WASHINGTON — THEY'RE the Darth Vaders of downsizing, corporate hit men in black hats, merchants of greed who slash jobs by the thousands while pocketing millions in take-home pay.
That's the fast-growing image, anyway. Nowadays, lots of people have something bad to say about America's chief executive officers. With economic anxiety spreading across the country, critics are pointing fingers at the top - accusing CEOs of caring more about Wall Street than Main Street, more about raising their stock prices than improving the welfare of workers.
But the view looks different, or at least more complex, from the other side of the boardroom table. Many CEOs say they're not to blame for what's happening in today's fast-changing job market. It's business pressure from deregulation and competition that's making some kinds of employment less stable, they say. And most big companies aren't laying thousands off.
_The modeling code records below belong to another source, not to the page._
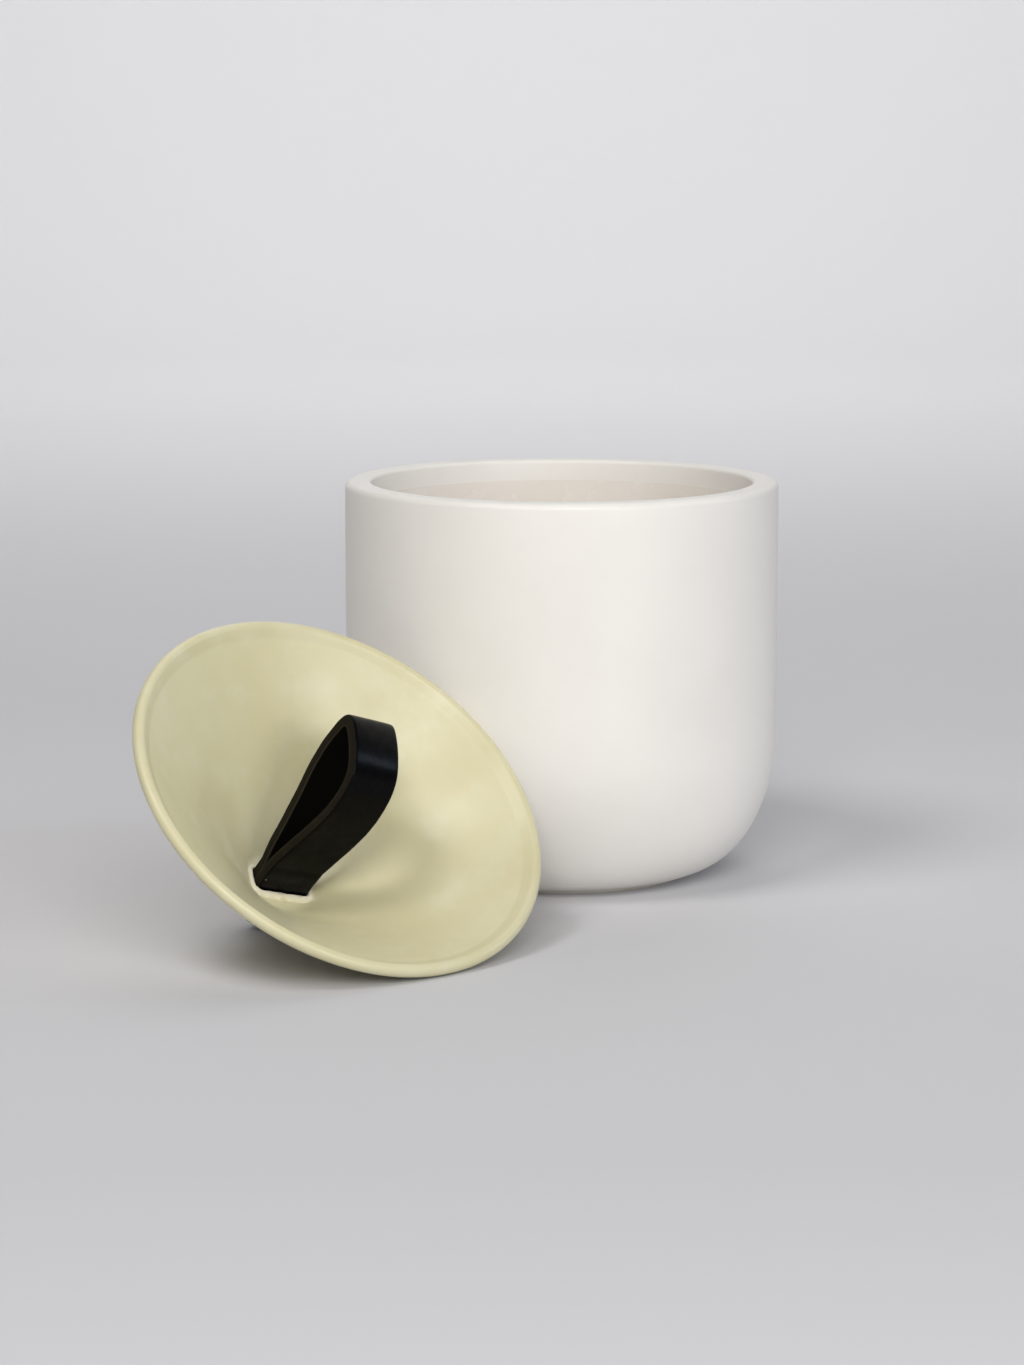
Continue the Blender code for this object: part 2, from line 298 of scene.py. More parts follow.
def rounded_rectangle(half_length, half_width, corner, points):
    outline = []
    for turn, (sx, sy) in enumerate(((1, 1), (-1, 1), (-1, -1), (1, -1))):
        centre = (sx * (half_length - corner), sy * (half_width - corner))
        outline += arc(centre, corner, corner, turn * QUARTER, (turn + 1) * QUARTER, points)
    return outline


# ---------------------------------------------------------------- material helpers

def add_node(tree, kind, inputs, **settings):
    made = tree.nodes.new(kind)
    for name, value in settings.items():
        setattr(made, name, value)
    for name, value in inputs.items():
        if isinstance(value, bpy.types.NodeSocket):
            tree.links.new(value, made.inputs[name])
        else:
            made.inputs[name].default_value = value
    return made


def new_material(name, **constants):
    """A material and its shader, with the values that are the same all over set on the shader."""
    material = bpy.data.materials.new(name)
    material.use_nodes = True
    shader = material.node_tree.nodes["Principled BSDF"]
    for socket, value in constants.items():
        shader.inputs[socket.replace("_", " ").title().replace("Ior", "IOR")].default_value = value
    return material, material.node_tree, shader


def maths(tree, operation, first, second=0.0):
    return add_node(tree, "ShaderNodeMath", {0: first, 1: second}, operation=operation).outputs[0]


def ranged(tree, value, low, high, to_low, to_high):
    inputs = {"Value": value, "From Min": low, "From Max": high, "To Min": to_low, "To Max": to_high}
    return add_node(tree, "ShaderNodeMapRange", inputs).outputs["Result"]


def mixed(tree, share, first, second):
    inputs = {0: share, 6: first, 7: second}
    return add_node(tree, "ShaderNodeMix", inputs, data_type="RGBA").outputs[2]


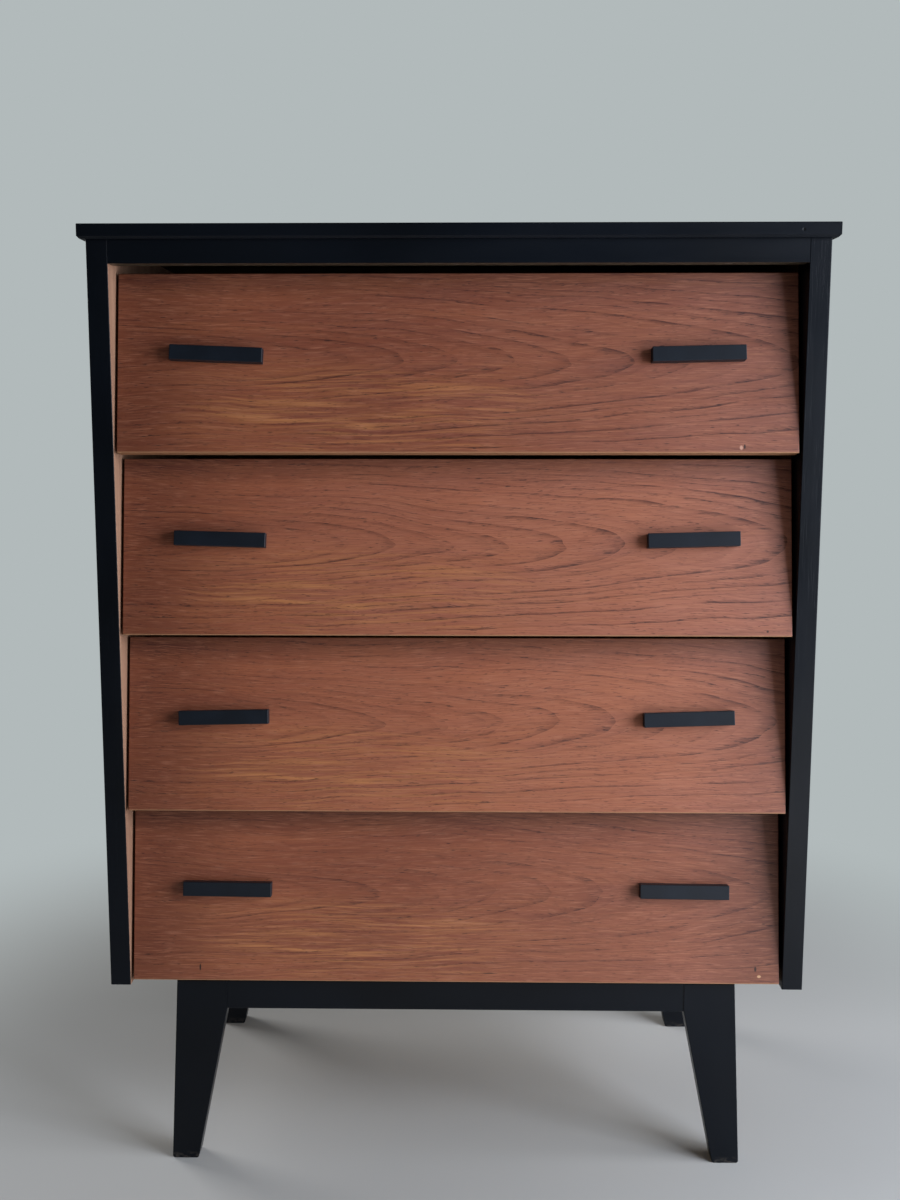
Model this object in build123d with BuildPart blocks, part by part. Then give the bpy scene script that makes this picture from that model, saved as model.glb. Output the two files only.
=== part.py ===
"""Chest of four drawers with leaning louvre fronts, on a splayed-leg base frame.

Frame: X to the right, Y to the rear, Z up. The fronts face -Y. The origin is on the floor,
under the middle of the top board. All sizes are millimetres.
"""
from build123d import *
from math import atan2, cos, hypot, radians, sin, tan
import os

os.makedirs("parts", exist_ok=True)

# ---------------------------------------------------------------- driving dimensions
# Overall
overall_height = 1030.0
carcass_width = 762.0
carcass_depth = 406.0
base_height = 212.0

# Carcass boards
top_thickness = 15.0
top_overhang_side = 7.0
top_overhang_front = 9.0
top_lower_bevel = 2.5
side_thickness = 22.0
bottom_thickness = 15.0
bottom_front_gap = 3.1
housing_depth = 7.0
rail_height = 24.0
rail_depth = 24.0
back_thickness = 4.0
back_recess = 2.0
back_rebate = 10.0
back_fit = 0.5
board_easing = 0.8

# Drawer fronts
drawer_count = 4
front_thickness = 18.0
front_lean = 32.0
front_recess = 1.0
front_side_gap = 3.0
front_gap = 7.5
front_gap_under_rail = 7.0
front_gap_over_base = 5.5
front_easing = 0.8

# Drawer boxes
box_side_gap = 7.0
box_side_thickness = 12.0
box_back_thickness = 10.0
box_back_inset = 12.0
box_back_drop = 6.0
box_rise = 13.0
box_drop = 13.0
box_rear_gap = 10.0
box_bottom_thickness = 4.0
box_bottom_rise = 8.0
box_bottom_groove = 5.0
box_front_housing = 6.0
box_back_housing = 4.0

# Runners, and the grooves in the drawer sides that slide on them
runner_height = 12.0
runner_rise = 96.0
runner_front_gap = 26.0
runner_rear_gap = 12.0
runner_reach = 6.0
groove_play_above = 0.3
groove_play_below = 0.7
groove_play_side = 1.0
groove_play_end = 0.3

# Bar pulls
handle_length = 97.0
handle_height = 15.5
handle_projection = 12.5
handle_easing = 0.6
handle_screw_spacing = 64.0
handle_screw_bite = 8.0
handle_inset = 105.0
handle_rise = 102.0
# The pulls were fitted by hand and sit a little out of level (degrees, anticlockwise), top first
left_handle_tilts = (-2.2, -1.5, 1.2, -0.5)
right_handle_tilts = (1.2, 1.5, 1.8, -0.5)

# Base frame
base_front_inset = 12.0
base_rear_inset = 26.0
leg_inset = 71.0
leg_splay = 10.5
leg_top_width = 55.5
leg_foot_width = 29.5
leg_thickness = 24.0
leg_easing = 1.0
foot_rounding = 3.0
apron_height = 32.5
apron_thickness = 22.0
apron_step = 1.0
corner_block_size = 46.0
corner_block_height = 26.0
block_screw_inset = 14.0

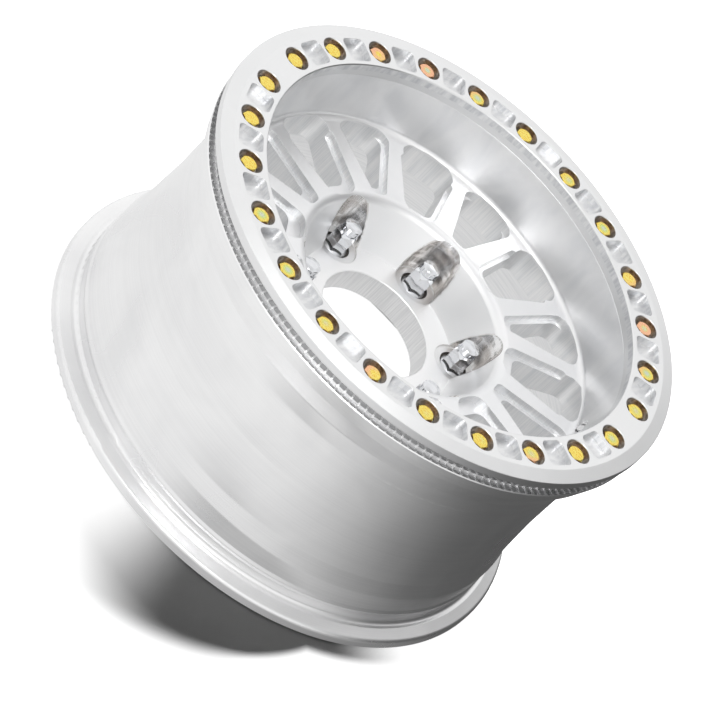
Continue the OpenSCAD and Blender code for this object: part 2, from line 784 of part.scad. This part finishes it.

Overall, the job market is booming.
The dynamic change produced by free markets can be harsh on individuals, the CEOs admit. It's that change, though, that has helped make the US economy a powerful engine that remains the envy of much of the developed world.
"There is just an immense amount of activity going on in corporations all over the country that is very constructive in setting the stage for continuing wealth creation," says Robert W. Galvin, the CEO of Motorola Inc. in Schaumburg, Ill. "It is a word that I use in its most noble form: wealth that affects and helps everybody."
Recent rhetorical attacks by commentator Pat Buchanan and other populists reflect the "superficiality" of much political discussion, according to Mr. Galvin. The glass of jobs is mostly full, he claims. But "part of it is empty, and politicians like to make a fuss over the part that's empty," he says.
Other CEOs complain that they are not ogres, as they feel the press often portrays them. Chrysler Corp. CEO Robert J. Eaton told the Economic Club of Detroit this week that layoffs are often the result not of cruelty, but of a change in the way power flows through the US economy.
Institutional investors, such as pension funds, have more and more say in how businesses operate today, Mr. Eaton said. Every CEO knows that if shareholders feel their firm is not efficient they'll feel enormous pressure to change - or face a takeover that could result in the demise of the company. "Downsizing and layoffs are part of the price of becoming more competitive," he said.
Still, it's undeniable that many people are worried about the future of their work. Mass firings at AT&T, IBM, and other former blue-chip firms have made millions of unaffected people wonder if they are next on the firing line. Whole industries, such as telecommunications and banking, seem to be in a riotous state of employment turmoil.
According to a recent New York Times analysis of government data, 43 million jobs have been eliminated in America since 1979. Yet during the same period 70 million new jobs were created. What's really going on here?
First of all, it's unclear whether the US layoff rate has increased significantly in recent years. Back in the early 1970s about 35 percent of unemployment was caused by firings, says Robert Valletta, an economist with the Federal Reserve Bank of San Francisco. Today the figure is 40 percent.
But the real story may be the patterns within this overall figure. "I suspect the burden of layoffs is falling on a narrow range of workers," Mr. Valletta says.
Specifically, two kinds of employees have seen large increases in job instability, economists say: men at the lower end of the education scale, and upper middle-class white-collar workers. While significant from an economic point of view, these two categories don't make up anything close to a majority of US workers.
The real problem may be that highly publicized layoffs are occurring after a long period of erosion in average worker wages - and that fired workers today face an increasing probability of never finding a job as good as their old one.
"What has changed is not so much the probability of being laid off as the fact that when you're laid off this will likely usher in a permanently fallen income," says Gary Burtless, an economist at the Brookings Institution in Washington.
At the same time, pay for those at the top of the business ladder appears to be skyrocketing - a fact that hasn't helped their image an iota. A survey of several dozen CEOs by consulting firm Pearl Meyer & Partners recently found that their average compensation rose 23 percent last year, to $4.3 million.
AT&T, for instance, may be laying off thousands, but CEO Robert Allen took home $5.85 million in 1995 (and he was also granted a stock option valued at $11 million).
Members of the CEO club don't necessarily defend Mr. Allen's compensation as the going market rate. They point out that Ma Bell might not have had to shed those jobs if Allen had done a better job in managing the transition to today's deregulated telecom environment, or if AT&T's ambitious try to enter the computer business hadn't flopped.
"That's a lot of money for bad decisions," says Jim Wall, president of Amrep Southwest, a housing construction firm.
Mr. Wall reduced his own work force by 15 percent three years ago. "Our profitability was low. We were under a lot of pressure from shareholders," he says.
"It's always painful," he says of the layoffs. "When you address the cost cutting, it is the newest and oldest [employees] who go."